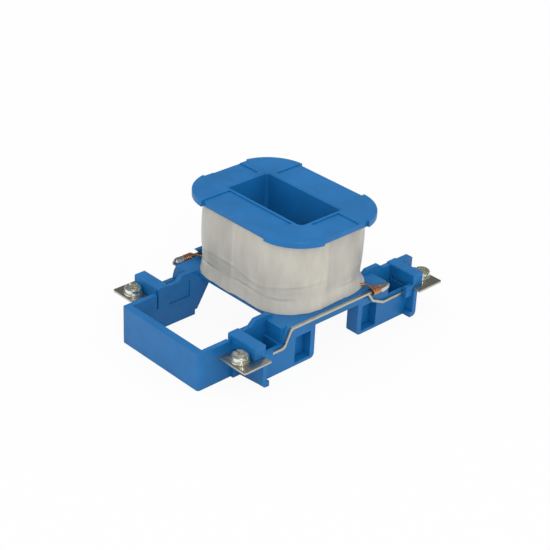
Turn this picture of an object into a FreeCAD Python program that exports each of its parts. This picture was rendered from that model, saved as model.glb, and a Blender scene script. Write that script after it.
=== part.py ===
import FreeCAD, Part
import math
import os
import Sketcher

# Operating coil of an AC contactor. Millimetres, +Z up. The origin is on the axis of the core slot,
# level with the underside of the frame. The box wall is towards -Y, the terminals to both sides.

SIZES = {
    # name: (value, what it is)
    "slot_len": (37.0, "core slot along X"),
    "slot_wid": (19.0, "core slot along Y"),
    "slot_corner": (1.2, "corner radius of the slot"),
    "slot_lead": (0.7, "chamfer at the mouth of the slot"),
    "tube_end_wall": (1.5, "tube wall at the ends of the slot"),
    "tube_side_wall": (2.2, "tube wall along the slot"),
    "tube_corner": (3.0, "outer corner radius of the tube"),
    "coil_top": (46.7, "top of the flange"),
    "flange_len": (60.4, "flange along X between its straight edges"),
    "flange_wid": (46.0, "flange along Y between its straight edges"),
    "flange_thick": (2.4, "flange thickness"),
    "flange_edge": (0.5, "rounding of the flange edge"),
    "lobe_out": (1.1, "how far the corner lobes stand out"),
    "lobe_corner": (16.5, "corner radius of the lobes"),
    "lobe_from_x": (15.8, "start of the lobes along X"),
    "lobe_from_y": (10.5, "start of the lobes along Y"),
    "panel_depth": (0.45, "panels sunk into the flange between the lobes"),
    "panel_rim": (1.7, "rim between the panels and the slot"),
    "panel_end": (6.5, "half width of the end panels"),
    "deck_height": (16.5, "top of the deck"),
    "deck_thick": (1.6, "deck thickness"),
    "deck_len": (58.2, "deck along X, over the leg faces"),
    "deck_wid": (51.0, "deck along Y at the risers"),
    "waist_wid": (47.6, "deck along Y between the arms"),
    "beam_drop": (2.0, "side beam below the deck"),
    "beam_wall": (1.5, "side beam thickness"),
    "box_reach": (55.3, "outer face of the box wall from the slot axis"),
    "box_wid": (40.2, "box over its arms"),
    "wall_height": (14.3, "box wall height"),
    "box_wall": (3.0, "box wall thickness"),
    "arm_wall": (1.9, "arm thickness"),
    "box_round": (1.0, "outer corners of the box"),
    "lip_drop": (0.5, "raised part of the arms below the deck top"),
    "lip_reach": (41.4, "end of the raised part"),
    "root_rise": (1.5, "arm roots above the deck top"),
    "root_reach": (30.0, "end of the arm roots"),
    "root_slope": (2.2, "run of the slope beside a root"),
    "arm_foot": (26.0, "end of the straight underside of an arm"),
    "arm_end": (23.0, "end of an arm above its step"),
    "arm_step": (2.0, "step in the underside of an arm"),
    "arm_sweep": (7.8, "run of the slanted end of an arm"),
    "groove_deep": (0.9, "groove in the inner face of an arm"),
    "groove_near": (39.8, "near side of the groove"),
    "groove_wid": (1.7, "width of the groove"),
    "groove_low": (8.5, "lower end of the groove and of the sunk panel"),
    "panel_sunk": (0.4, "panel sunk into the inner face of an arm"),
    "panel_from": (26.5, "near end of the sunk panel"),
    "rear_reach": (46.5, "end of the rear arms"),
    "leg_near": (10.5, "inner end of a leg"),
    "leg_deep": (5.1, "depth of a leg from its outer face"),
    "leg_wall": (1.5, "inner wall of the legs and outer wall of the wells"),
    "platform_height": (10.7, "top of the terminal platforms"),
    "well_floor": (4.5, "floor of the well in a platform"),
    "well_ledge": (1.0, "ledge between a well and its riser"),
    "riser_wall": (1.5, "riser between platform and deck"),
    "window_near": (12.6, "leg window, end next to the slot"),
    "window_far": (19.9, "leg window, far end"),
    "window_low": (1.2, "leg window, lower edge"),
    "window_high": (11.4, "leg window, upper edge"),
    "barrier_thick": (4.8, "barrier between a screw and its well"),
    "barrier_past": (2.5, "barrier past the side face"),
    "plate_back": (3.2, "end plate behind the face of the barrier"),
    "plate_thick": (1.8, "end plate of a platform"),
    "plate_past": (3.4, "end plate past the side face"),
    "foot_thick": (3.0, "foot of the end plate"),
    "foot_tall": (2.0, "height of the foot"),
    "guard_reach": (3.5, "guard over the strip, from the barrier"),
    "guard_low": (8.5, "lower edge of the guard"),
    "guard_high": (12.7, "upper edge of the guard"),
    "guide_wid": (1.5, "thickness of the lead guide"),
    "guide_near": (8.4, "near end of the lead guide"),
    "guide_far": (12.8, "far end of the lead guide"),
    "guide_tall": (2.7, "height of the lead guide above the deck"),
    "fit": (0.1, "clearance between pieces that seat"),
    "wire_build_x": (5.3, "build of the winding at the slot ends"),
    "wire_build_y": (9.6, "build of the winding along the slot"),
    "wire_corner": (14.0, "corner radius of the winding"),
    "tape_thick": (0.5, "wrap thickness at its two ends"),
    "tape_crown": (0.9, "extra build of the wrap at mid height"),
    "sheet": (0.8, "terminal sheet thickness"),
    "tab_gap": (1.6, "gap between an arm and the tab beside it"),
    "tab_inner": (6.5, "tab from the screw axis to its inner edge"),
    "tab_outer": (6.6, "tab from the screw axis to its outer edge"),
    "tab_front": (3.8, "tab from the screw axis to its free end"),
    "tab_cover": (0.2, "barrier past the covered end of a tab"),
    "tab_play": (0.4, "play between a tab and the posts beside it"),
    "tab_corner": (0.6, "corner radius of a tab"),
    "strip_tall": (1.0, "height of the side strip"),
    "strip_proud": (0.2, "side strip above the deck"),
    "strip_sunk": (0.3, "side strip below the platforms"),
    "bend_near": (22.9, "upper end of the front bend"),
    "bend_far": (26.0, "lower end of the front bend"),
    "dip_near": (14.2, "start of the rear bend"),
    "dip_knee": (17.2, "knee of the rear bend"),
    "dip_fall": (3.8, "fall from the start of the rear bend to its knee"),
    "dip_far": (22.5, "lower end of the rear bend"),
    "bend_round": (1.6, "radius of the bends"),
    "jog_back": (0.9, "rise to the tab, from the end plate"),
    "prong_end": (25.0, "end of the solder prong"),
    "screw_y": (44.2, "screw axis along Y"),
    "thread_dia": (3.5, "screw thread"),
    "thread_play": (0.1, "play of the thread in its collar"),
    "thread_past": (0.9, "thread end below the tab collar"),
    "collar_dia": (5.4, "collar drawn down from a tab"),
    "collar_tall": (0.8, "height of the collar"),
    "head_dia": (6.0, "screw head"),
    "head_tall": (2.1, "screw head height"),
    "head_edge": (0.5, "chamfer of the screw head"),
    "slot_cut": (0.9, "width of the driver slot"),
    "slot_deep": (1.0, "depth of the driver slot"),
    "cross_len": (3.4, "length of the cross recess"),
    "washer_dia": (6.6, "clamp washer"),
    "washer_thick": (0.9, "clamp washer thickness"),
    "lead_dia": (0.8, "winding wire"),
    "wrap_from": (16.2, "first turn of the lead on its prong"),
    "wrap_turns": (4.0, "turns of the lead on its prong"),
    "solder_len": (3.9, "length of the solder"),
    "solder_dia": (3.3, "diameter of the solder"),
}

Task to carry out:
Show every line above in which the word "that" occurs.

Full answer:
Turn this picture of an object into a FreeCAD Python program that exports each of its parts. This picture was rendered from that model, saved as model.glb, and a Blender scene script. Write that script after it.
    "fit": (0.1, "clearance between pieces that seat"),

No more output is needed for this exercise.